Thetford Center Village Store Is on the market… again
Listed at $130,000, but the path forward remains uncertain.

The Thetford Center Village Store is up for sale once again, this time with a noticeably lower price tag and a mountain of uncertainty about its future. The historic property in Thetford Center is listed at $130,000, down from $165,000 when it was last on the market a few years ago.
Its prominent location and long history as a town gathering place make it a sentimental fixture for many. But its years-long shuttering — and now repeated attempts to revive it — highlight just how challenging small-town revitalization can be when infrastructure, economics, and ownership collide.
For decades, the Thetford Center Village Store was more than just a place to grab a gallon of milk. With a post office inside, gas pumps out front, and shelves stocked with daily goods, it served as a literal and social fuel stop. Residents would bump into neighbors, grab coffee, and chat while picking up mail, making it one of Thetford’s few “third places.”
The Village Store shut its doors in 2022 after failed “gasoline negotiations.” In 2024, it briefly found new hope: John Sayarath purchased the building with intentions to reopen it and breathe new life into the space. But, over time, those plans unraveled.

Gas pumps were removed before Sayarath purchased the store due to outdated infrastructure, while the on-site post office was indefinitely suspended in May 2025 due to safety concerns with the building.
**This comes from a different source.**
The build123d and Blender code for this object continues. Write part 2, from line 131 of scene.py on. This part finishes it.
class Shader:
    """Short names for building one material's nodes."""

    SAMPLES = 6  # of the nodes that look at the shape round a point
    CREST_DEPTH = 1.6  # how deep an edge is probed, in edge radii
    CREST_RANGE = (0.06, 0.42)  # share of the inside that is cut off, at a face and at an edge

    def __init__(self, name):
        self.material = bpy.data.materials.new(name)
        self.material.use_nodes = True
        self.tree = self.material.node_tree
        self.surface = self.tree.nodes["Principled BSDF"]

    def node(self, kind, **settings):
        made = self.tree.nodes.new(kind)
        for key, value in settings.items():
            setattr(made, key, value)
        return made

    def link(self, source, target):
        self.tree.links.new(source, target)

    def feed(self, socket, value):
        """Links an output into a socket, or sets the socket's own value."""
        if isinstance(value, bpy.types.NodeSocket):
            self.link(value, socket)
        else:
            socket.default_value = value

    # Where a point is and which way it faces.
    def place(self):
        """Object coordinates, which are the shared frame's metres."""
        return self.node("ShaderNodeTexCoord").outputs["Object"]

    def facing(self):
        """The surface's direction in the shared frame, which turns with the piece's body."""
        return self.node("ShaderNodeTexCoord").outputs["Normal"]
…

Yet, this September (2025), a group of local residents — Tim Briglin, Deecie Denison, and California resident Dom Perella — appeared before the Thetford Selectboard with a new vision for the store. Their proposal: buy the building through a nonprofit, restore it with grant funding and community sweat equity, and lease it to a proprietor selling local farm goods and prepared food.
Their idea is to re-open the store as more than retail. They envision a community eatery and hub with basic groceries, coffee, and hot food, reviving its role as a third place, but with a fresh twist.
Yet their optimism was tempered by the same problem that’s dogged the property for years: septic limitations.
“We would need the Town's cooperation to facilitate a solution for septic. The property's septic is too small to support any sort of coffee shop or eatery, and the property is too small to support the necessary septic expansion. The project we envision requires identifying a location for expanded septic. We would like to explore with the Town what options are feasible.”
The Town now owns three of four abutting properties — the TImothy Frost Building, the cemetery to the rear, and the green space across the street which houses the Thetford Center Community Garden. However, according to Selectboard discussions, none of these properties seem viable as potential locations for the store’s envisioned septic system.
Town Hall’s septic system benefits from a leach field on the Town Green across the street, but it was sized to accommodate the Town Hall, Town Garage, future uses of the Timothy Frost building, and the nonprofit Thetford Center Community Association (formerly a historic school house), not an expanded commercial operation with an eatery.
With the building now officially back on the market — and its condition reportedly deteriorating, including rotting walls and an unstable foundation — any buyer will face steep renovation costs on top of the septic puzzle. While the building is more affordable than ever, it’s also more fragile than before. Community interest is real, as the idea of a nonprofit-led revival gains attention, but without infrastructure support, even the most passionate plans may falter.
Still, in a village that’s lost its post office, its gas station and convenience store, and its third space, the Village Store represents more than just a real estate listing. It’s a question of whether Thetford can reclaim one of its few true gathering places, or whether the door will remain closed for good.